The World Bank says sales of CER projects helped developing countries raise billions for clean development projects and offset the equivalent of 374 million tons of carbon dioxide throughout the course of 2005 and the first six months of 2006, with Europe and Japan accounting for 90% of the buying and China accounting for a whopping 66% of the selling.
Many projects outside of China took pricing cues from exchange-traded EUAs. “More and more CER contracts are linked to the price of EUAs,” says Segalen. “Although the projects we are involved in tend to have long-term horizons, the kinds of moves we had in April and May often force short-term contracts to be renegotiated and they can be quite disruptive to negotiations.”
Heuberger agrees. “When market prices are down, it is easier to source projects because the people offering them are afraid of being undercut.”
Voluntary markets work by providing a central registry for offset projects that have been audited according to the registry’s own standards using approved third party verifiers, and then allowing the verified emission reduction credits to be offset against pollution. Several registries exist, most prominently the CCX and the California Climate Action Registry, but the IETA and several non governmental organizations are working on a global voluntary standard that will set rules for auditing and measuring emission standards across the board.

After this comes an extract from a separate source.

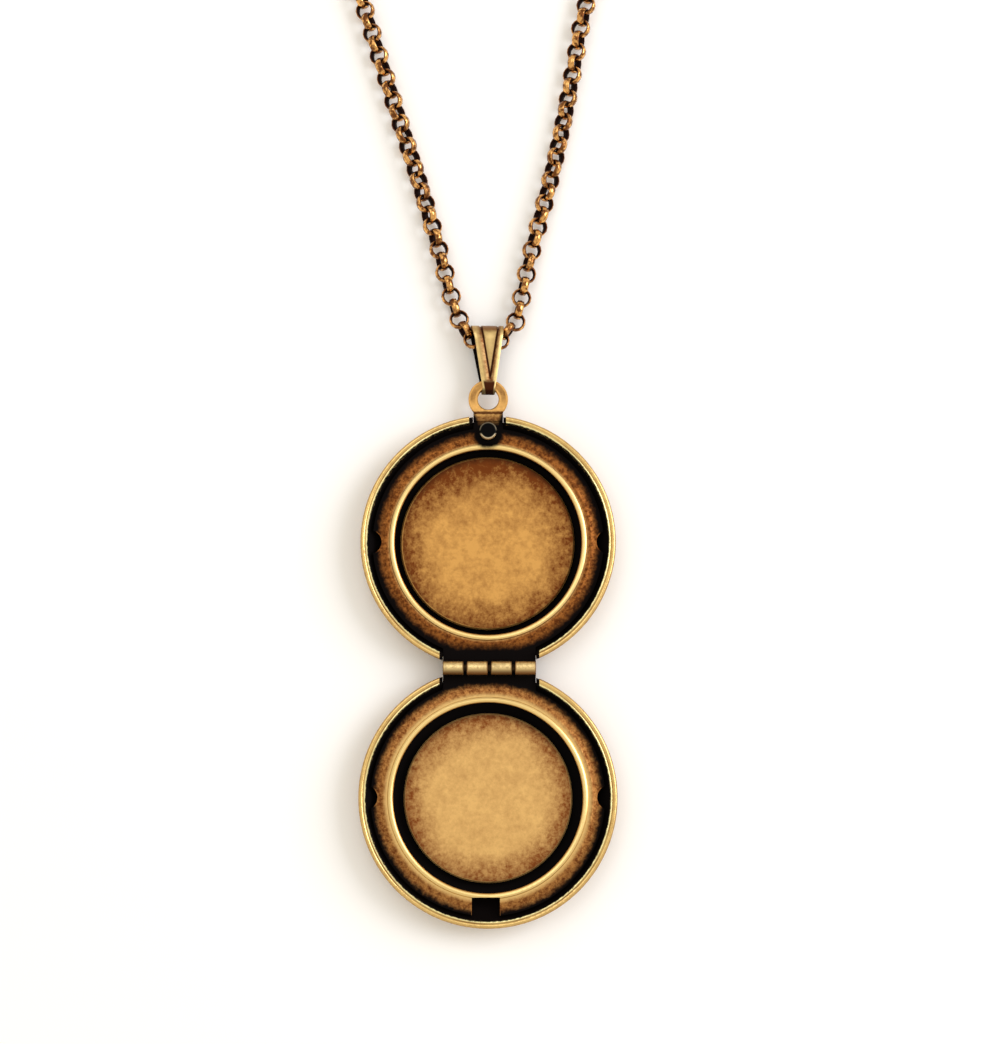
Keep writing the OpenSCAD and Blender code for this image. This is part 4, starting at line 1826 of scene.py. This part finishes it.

As the markets evolve, CCX and its subsidiaries hope to use the Intercontinental Exchange’s (ICE’s) trading platform to embed their products ever more firmly in the energy complex, providing spread vehicles for coal, electricity, crude oil, and other energy products. ICE is launching coal futures in July, and ECX is launching options on carbon, while CCX lists several other greenhouse gasses.
Yes, we have a market — and it is just beginning to arrive.